Personal AI Knowledge Base

Built a personal AI knowledge base system based on Andrej Karpathy's LLM Wiki concept. Articles, PDFs and podcast transcripts are saved into a folder, an LLM compiles them into an interlinked wiki of synthesised concept pages, and Claude Code queries the whole thing to build sourced arguments. Two knowledge bases running so far covering Australian economics and enterprise AI workflows.

Why I built it

I wanted a knowledge base on my computer that I owned and controlled. When Karpathy published his approach it was an opportunity to rebuild a system designed by one of AI's most respected practitioners and properly understand how LLMs compound value over time. The concept that an LLM could read everything you save, maintain a structured synthesis of it, and get meaningfully better with every article added was something I wanted to test firsthand.

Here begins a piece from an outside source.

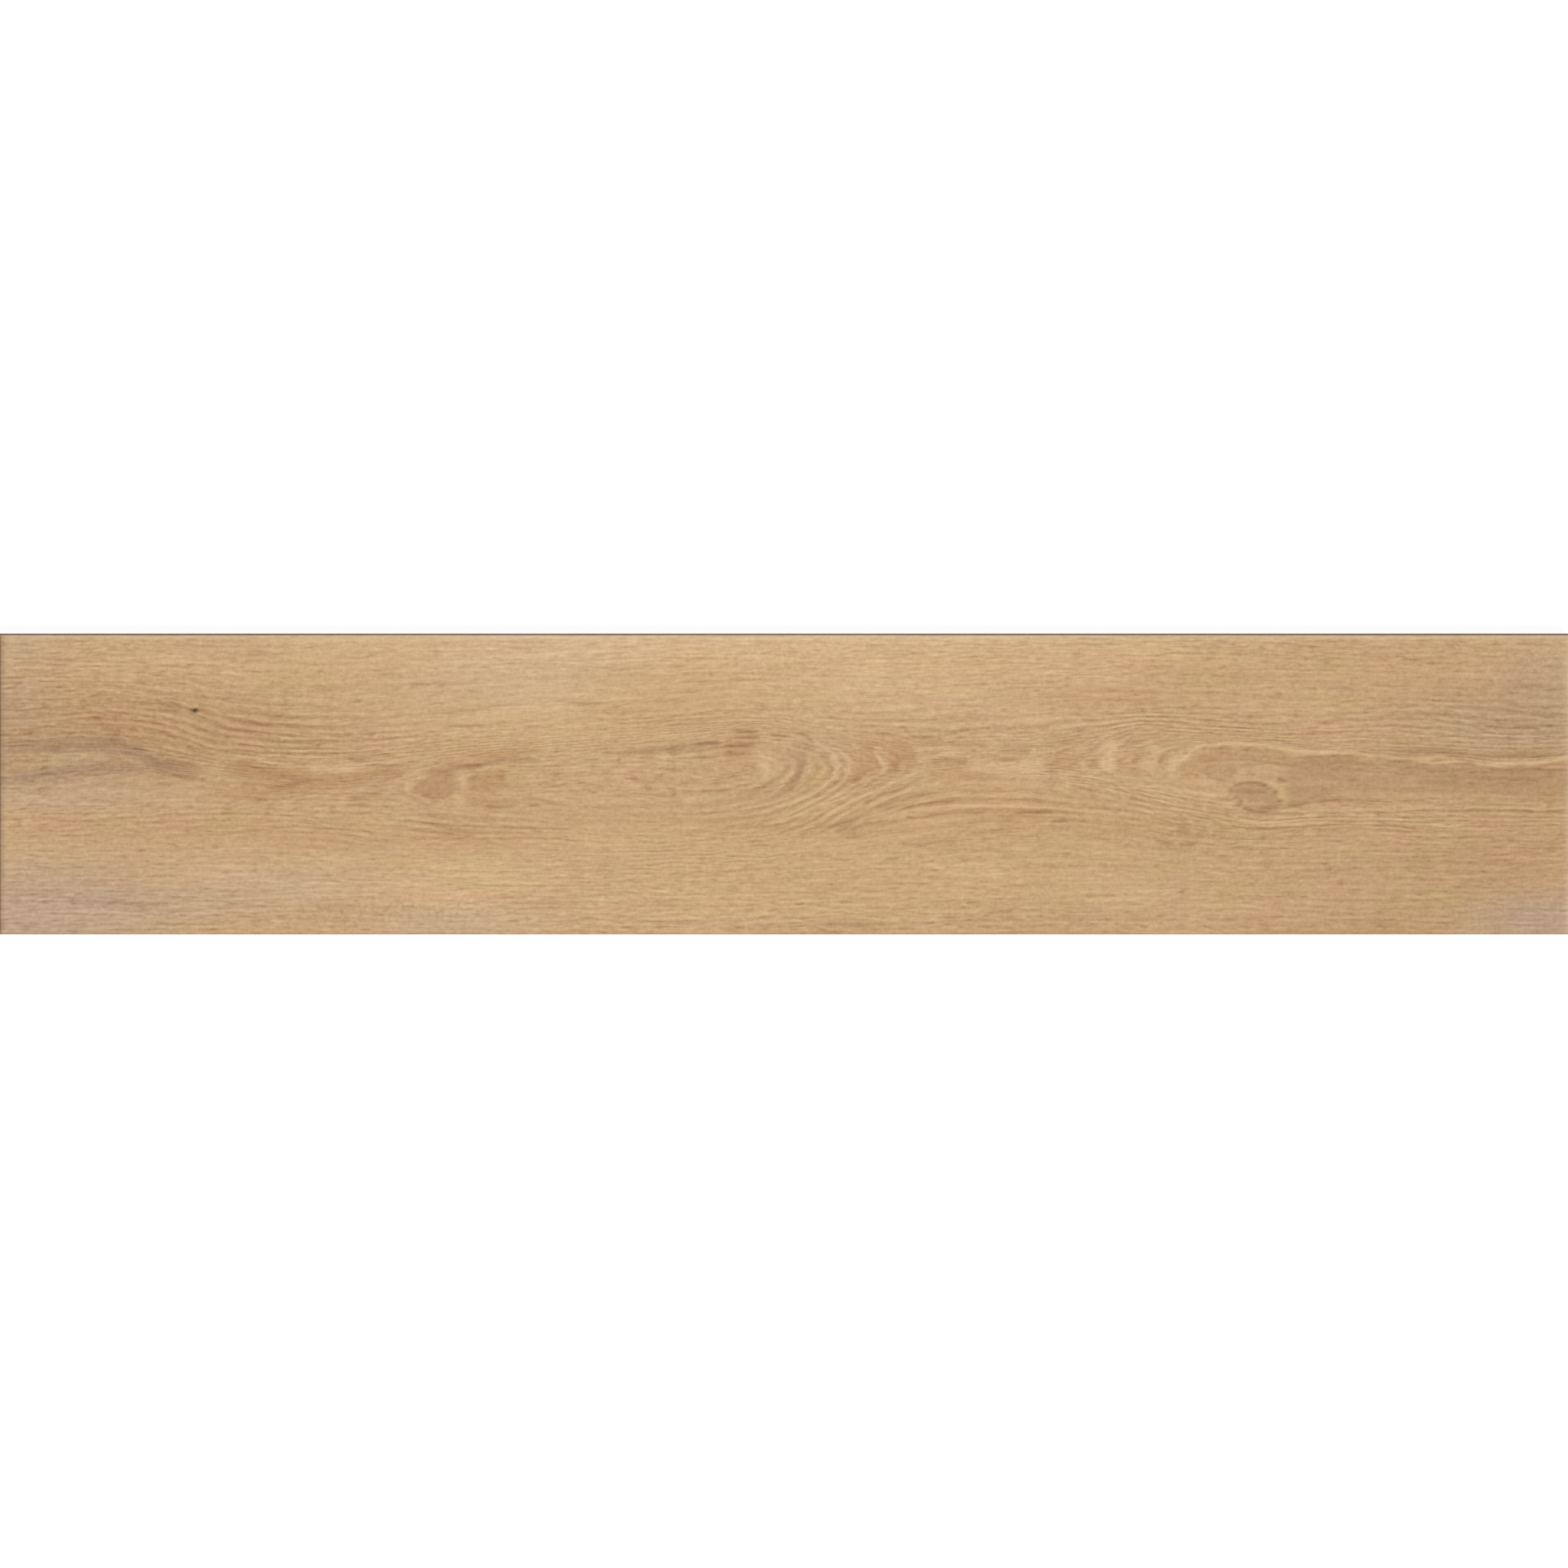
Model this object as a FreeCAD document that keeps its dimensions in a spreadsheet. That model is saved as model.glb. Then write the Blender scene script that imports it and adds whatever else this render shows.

Claude Code terminal showing a Polfpedia wiki compilation session

I chose to build from scratch as owning the full architecture meant understanding every design decision and being able to replicate or extend the system later.

How I approached it

The architecture follows Karpathy's pattern. Each knowledge base has a raw/ folder for original sources that never get modified, a wiki/ folder where the LLM writes synthesised concept pages, and an outputs/ folder for generated analysis. The core of the system is a file called AGENTS.md that instructs the LLM how to operate as the wiki maintainer, covering domain guidance, page format, writing style, and procedures for ingestion, compilation, querying and health checks.

The toolchain is deliberately simple. Obsidian as the file viewer, Obsidian Web Clipper for saving articles from the browser, and Claude Code as the terminal interface for compilation and queries.

For the enterprise AI wiki I added a credibility scoring system that rates every source from Tier 1 (primary sources like vendor documentation) through Tier 5 (blog posts and social media). Personal analysis is tagged separately so the LLM treats it as perspective rather than external evidence. I also built support for podcast transcripts, video content via screenshots paired with transcript excerpts, and design exports with companion notes providing context for the LLM.

Obsidian view of a Polfpedia wiki page showing sources and tags

The first compile took seven articles across a mix of institutional research, media coverage and personal analysis. The LLM created concept pages for each theme it identified, cross-referenced them, and cited specific sources. That structure would have taken days to build manually.

Now there are close to 60 articles and 34 wikis.

What I learnt

This is an evergreen project. There are tweaks that can be made to the model to constantly improve it, which is part of what makes it rewarding. I added the credibility scoring concept and cross-wiki referencing after the initial build based on other people's approaches. But this was also the value of owning the build myself rather than using a pre-built plugin. I could omit what I didn't want and personalise what I did.

One early challenge was understanding the mental model. The distinction between raw sources and the LLM's synthesised wiki about those sources required a few iterations to properly internalise. Once it clicked, the whole system made more sense.

The compounding effect Karpathy described is real, but it depends on consistent ingestion more than clever architecture. The Web Clipper reducing article saving to a two-second process matters more than any feature I built. The system is now evolving beyond personal knowledge management into a consulting delivery layer, where the wiki acts as a hub of domain expertise and each client engagement draws from it while keeping client data isolated.